Neben Esso-Stationen in Europa gehören EG Group in den USA Tankstellen etwa von Fastrac oder Certified Oil. Noch umfangreicher waren in den vergangenen Jahren die Übernahmen von Supermärkten. Namen wie Kroger in Großbritannien, Woolworths in Australien oder die Walmart-Tochtergesellschaft Asda sind darunter zu finden.
Hinzu kommen Ketten wie 7-Eleven und Restaurants wie Kentucky Fried Chicken, Burger King, Subway oder Hunt Brothers Pizza, bei denen EG Group als Franchisenehmer eine größere Zahl an Filialen in Europa oder Übersee betreibt. In den USA, dem größten Tankstellenmarkt der Welt, dominieren seit jeher die sogenannte Convenience Stores das Tankstellengeschäft. Rund 117.000 dieser Läden sind zugleich Benzinstationen.
Bei dem jüngsten Zukauf in Deutschland musste EG Group allerdings Einschränkungen akzeptieren. Das Bundeskartellamt verlangte für die Zustimmung zu dem Geschäftsabschluss einige Änderungen.
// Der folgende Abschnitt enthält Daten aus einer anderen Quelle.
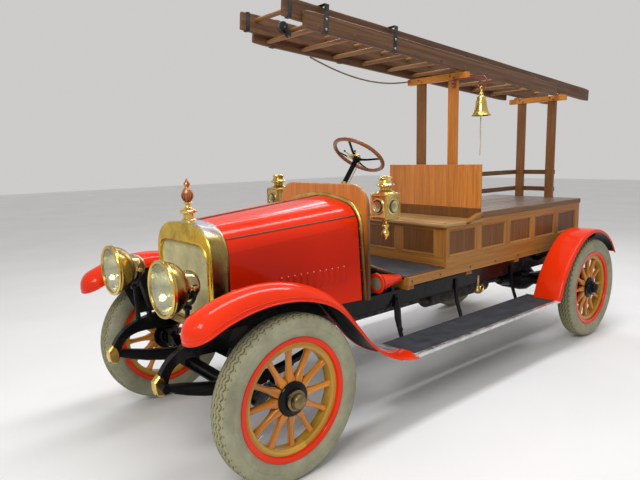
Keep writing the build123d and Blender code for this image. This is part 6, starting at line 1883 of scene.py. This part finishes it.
# Two pedals, square to the toe board
out = Vector((0, abs(toe.z), abs(toe.y)))
for x in (-0.325, -0.235):
    foot_at = Vector((x, FLOOR_FRONT, FLOOR_TOP)) + toe * 0.16
    top = foot_at + out * 0.085
    boards.tube([foot_at - out * 0.01, foot_at + out * 0.05, top], 0.0075, 3, 10)
    pad = [
        [(px, py, h) for px, py in superellipse(0.078 - d, 0.058 - d, 4, 24)]
        for h, d in ((-0.003, 0.006), (0.0, 0), (0.006, 0), (0.009, 0.005))
    ]
    boards.rings(pad, 2, axis_place(top, out, (1, 0, 0)))
boards.build("floor_boards", "chassis", "deck_wood", ("floor_board",), bevel=0.001, angle=30)


# Gear and brake levers on their quadrant
levers = Shape("steel", "black", "brass_old", "iron")
for back, lean, reach, grip in ((1.350, 12, 0.430, False), (1.430, 6, 0.470, True)):
    a = math.radians(lean)
    place = axis_place((-0.495, behind(back), 0.810), (0, math.sin(a), math.cos(a)), (1, 0, 0))
    # Blade: height, width, depth
    blade = (
        (-0.005, 0.016, 0.030), (0.08, 0.014, 0.026), (0.20, 0.0125, 0.021), (0.33, 0.013, 0.018),
        (reach - 0.02, 0.0125, 0.0125),
    )
    levers.rings([[(x, y, h) for x, y in superellipse(w, d, 3, 16)] for h, w, d in blade], 0, place)
    levers.lathe(
        mm((0, 20), (10, 17), (17.5, 9), (20, 0), (18, -9), (11, -16), (8, -30), (7, -34)),
        place @ Matrix.Translation((0, 0, reach)), 1, 24
    )
    if grip:
        rod = [place @ Vector((0.0, -0.016, h)) for h in (0.10, 0.24, 0.36, reach - 0.05)]
        levers.tube(rod, 0.0028, 2, 8)
        handle = [place @ Vector((0.0, -0.012, reach - below)) for below in (0.10, 0.06, 0.02)]
        levers.tube(handle, [0.004, 0.006, 0.004], 0, 8)
sector = []
for k in range(15):
    a = math.radians(between(128, 48, k / 14))
    sector.append((behind(1.39) - 0.14 * math.cos(a), 0.752 + 0.14 * math.sin(a)))
rings = [
    [(x, y, z + dz) for x, dz in ((-0.472, 0), (-0.478, 0.0), (-0.478, 0.020), (-0.472, 0.020))]
    for y, z in sector
]
levers.rings(rings, 2)
bracket_side = mm(
    (1300, 786), (1300, 830), (1310, 834), (1470, 834), (1480, 830), (1480, 786), (1470, 784.5),
    (1310, 784.5)
)
levers.bar([(behind(back), z) for back, z in bracket_side], "x", -0.471, -0.484, 3)
for y in (1.32, 1.39, 1.46):
    levers.bolt((-0.484, behind(y), 0.800), (-1, 0, 0), 0.007, 0.006, 3)
for back in (1.35, 1.43):
    levers.tube([(-0.472, behind(back), 0.810), (-0.518, behind(back), 0.810)], 0.011, 3, 16)
levers.build("hand_lever_set", "chassis", "cast_iron", ("hand_levers",), bevel=0.0006, angle=40)


# Brass caps at the tips of the dumb irons, and the wrapped fronts of the springs
def outline_block(shape, outline, x0, x1, chamfer, slot=0):
    """Block with that side outline of (distance behind the axle, Z), chamfered all round."""
    middle = [sum(c) / len(outline) for c in zip(*outline)]
    rings = []
    for x, shrink in ((x0, chamfer), (x0 + chamfer, 0), (x1 - chamfer, 0), (x1, chamfer)):
        ring = []
        for d, z in outline:
            away = Vector((d - middle[0], z - middle[1]))
            away *= 1 - shrink / away.length
            ring.append((x, behind(middle[0] + away.x), middle[1] + away.y))
        rings.append(ring)
    return shape.rings(rings, slot)


tips = Shape("brass", "painted_shade_void", "frame_black")
TIP = mm(
    (-527, 594), (-557, 566), (-557.5, 522), (-546, 486), (-512, 478), (-494, 488), (-488, 520),
    (-494, 552), (-506, 580)
)
outline_block(tips, TIP, 0.2945, 0.3415, 0.008)
eye_place = axis_place((0.3415, behind(-0.514), 0.524), (1, 0, 0))
tips.lathe(mm((19, -1), (19, 4), (15, 6), (12.5, 4)), eye_place, 0, 28)
# Near-black disc in the eye: painted shade for its hole
tips.lathe(mm((12.5, 4.5), (0, 4.5)), eye_place, 1, 20)
tips.bolt((0.401, behind(-0.517), 0.532), (1, 0, 0), 0.013, 0.009, 1)
# Wrapped leaves in front of the axle: place behind the axle, height of the bottom and of the top
wrap = mm(
    (-500, 517, 545), (-470, 496, 538), (-400, 466, 524), (-300, 432, 498), (-200, 408, 478),
    (-110, 392, 464), (-75, 390, 462)
)
rings = [
    [(0.366 + x, behind(d), (low + top) / 2 + z) for x, z in superellipse(0.061, top - low + 0.004, 5, 24)]
    for d, low, top in wrap
]
tips.rings(rings, 2)
tips.mirror()
tips.build("spring_tips", "chassis", "brass", angle=30)


# Soft edges on CAD nodes whose shape stays
def soften(node, material, width):
    """New piece of the node's shape with its edges rounded and a better material."""
    source = NODES[node]
    work = bmesh.new()
    work.from_mesh(source.data)
    bmesh.ops.remove_doubles(work, verts=work.verts, dist=1e-5)
    bmesh.ops.dissolve_limit(work, angle_limit=math.radians(1.0), verts=work.verts, edges=work.edges)
    mesh = bpy.data.meshes.new(f"{node}_soft")
    work.to_mesh(mesh)
    work.free()
    mesh.materials.clear()
    mesh.materials.append(MATERIALS[material])
    mesh.polygons.foreach_set("material_index", [0] * len(mesh.polygons))
    record = frame["record"]
    body = next(b for b, nodes in record["behaviour"]["bodies"].items() if node in nodes)
    finish_piece(mesh, f"{node}_soft", body, (node,), 30, width, 50)


for node, material, width in (
    ("chassis_frame", "iron_gloss", 0.006), ("leaf_springs", "frame_black", 0.0015),
    ("front_axle", "frame_black", 0.004), ("rear_axle", "frame_black", 0.002),
    ("irons", "frame_black", 0.002), ("driveline", "iron", 0.003)
):
    soften(node, material, width)

# Brass drain valve below the frame, and the step iron in front of it
valve = Shape("brass_old", "frame_black", "brass")
spot = Matrix.Translation((0.398, behind(2.213), 0))
valve.lathe(mm(
    (0, 548), (18, 549), (31, 556), (36, 570), (33, 584), (24, 596), (17, 606), (14, 618)
), spot, 0, 28)
valve.lathe(mm((14, 616), (19, 618), (19, 624), (12, 627), (12, 700)), spot, 0, 20)
# The handle's first point comes again at its end, so that it closes
handle = [spot @ Vector((0.040, 0.024 * c, 0.598 + 0.026 * s)) for c, s in circle(24)]
valve.tube(handle + handle[:1], 0.0055, 2, 8)
valve.tube([spot @ Vector((0, 0, 0.584)), spot @ Vector((0.040, 0, 0.574))], 0.006, 0, 8)
valve.tube([
    (0.424, behind(1.210), 0.700), (0.440, behind(1.200), 0.665), (0.475, behind(1.168), 0.570),
    (0.500, behind(1.148), 0.512)
], 0.0085, 1, 12)
valve.lathe(
    mm((0, -16), (11, -12), (16, 0), (11, 12), (0, 16)), Matrix.Translation((0.500, behind(1.148), 0.504)),
    1, 18
)
valve.build("drain_valve", "chassis", "brass", angle=40)

# Materials of the CAD nodes that stay
for node, material in (
    ("knuckle_left", "frame_black"), ("knuckle_right", "frame_black"), ("tie_rod", "frame_black"),
    ("undertray", "frame_black"), ("silencer", "iron"), ("engine_block", "iron"), ("hood_left", "red_hood_painted_shade"),
    ("hood_right", "red_hood_painted_shade")
):
    dress(node, material)


# Floor, light and world
floor_mesh = bpy.data.meshes.new("studio_floor")
floor_mesh.from_pydata([(-30, -30, 0), (30, -30, 0), (30, 30, 0), (-30, 30, 0)], [], [(0, 1, 2, 3)])
floor = bpy.data.objects.new("studio_floor", floor_mesh)
bpy.context.scene.collection.objects.link(floor)
concrete = Nodes("studio_floor")
cloud = concrete.noise(concrete.vector(), 0.8, 6)
concrete.set(
    Base_Color=concrete.ramp(cloud, (0.3, (0.74, 0.74, 0.73)), (0.7, (0.79, 0.79, 0.78))), Roughness=0.6
)
floor_mesh.materials.append(concrete.material)


def area_light(name, place, target, size, power, color=(1, 1, 1), spin=(1, 0, 0)):
    """Rectangular light at place that shines at target."""
    data = bpy.data.lights.new(name, "AREA")
    data.shape = "RECTANGLE"
    data.size, data.size_y = size
    data.energy = power
    data.color = color
    light = bpy.data.objects.new(name, data)
    light.matrix_world = axis_place(place, Vector(place) - Vector(target), spin)
    bpy.context.scene.collection.objects.link(light)


area_light("key_light", (3.2, -5.6, 5.6), (0, -0.8, 0.9), (2.2, 2.2), 185, (1.0, 0.98, 0.95))
area_light("top_light", (0.5, 0.3, 6.2), (0, 0, 0.8), (1.0, 6.0), 230, (0.96, 0.96, 1.0))
area_light("spark_light", (1.2, -6.2, 3.6), (0.2, -1.5, 1.0), (0.3, 0.3), 26, (1.0, 0.99, 0.97))
area_light(
    "strip_light", (-3.7, 1.8, 4.6), (0.1, -1.3, 1.3), (4.5, 0.28), 34, (0.95, 0.90, 1.0), spin=(0, 1, 0)
)
area_light("rim_light", (-4.0, 5.0, 4.2), (0, 0.4, 1.0), (3.0, 3.0), 60)

world = bpy.data.worlds.new("studio_world")
bpy.context.scene.world = world
world.use_nodes = True
tree = world.node_tree
tree.nodes.clear()
output = tree.nodes.new("ShaderNodeOutputWorld")
soft = tree.nodes.new("ShaderNodeBackground")
soft.inputs["Color"].default_value = (0.98, 0.97, 0.96, 1)
soft.inputs["Strength"].default_value = 0.62
tree.links.new(soft.outputs[0], output.inputs["Surface"])
bpy.context.scene.view_settings.view_transform = "Standard"
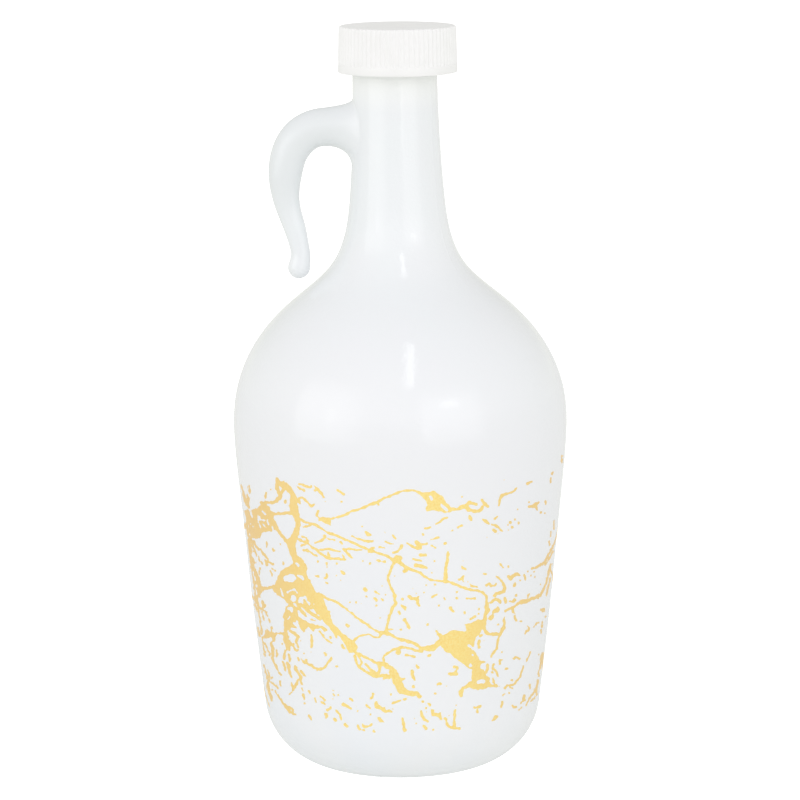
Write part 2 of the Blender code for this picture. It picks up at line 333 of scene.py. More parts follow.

Die Bonner Behörde sah die Gefahr, dass der Zusammenschluss in diesen Regionen „zur Entstehung oder Verstärkung einer gemeinsamen marktbeherrschenden Stellung der führenden Anbieter BP/Aral, Shell und EG Group führen“ könnte. Deshalb muss EG Group in Bayern und Baden-Württemberg 25 Tankstellen unter der Marke Esso sowie 23 Stationen von OMV an andere Branchenunternehmen veräußern.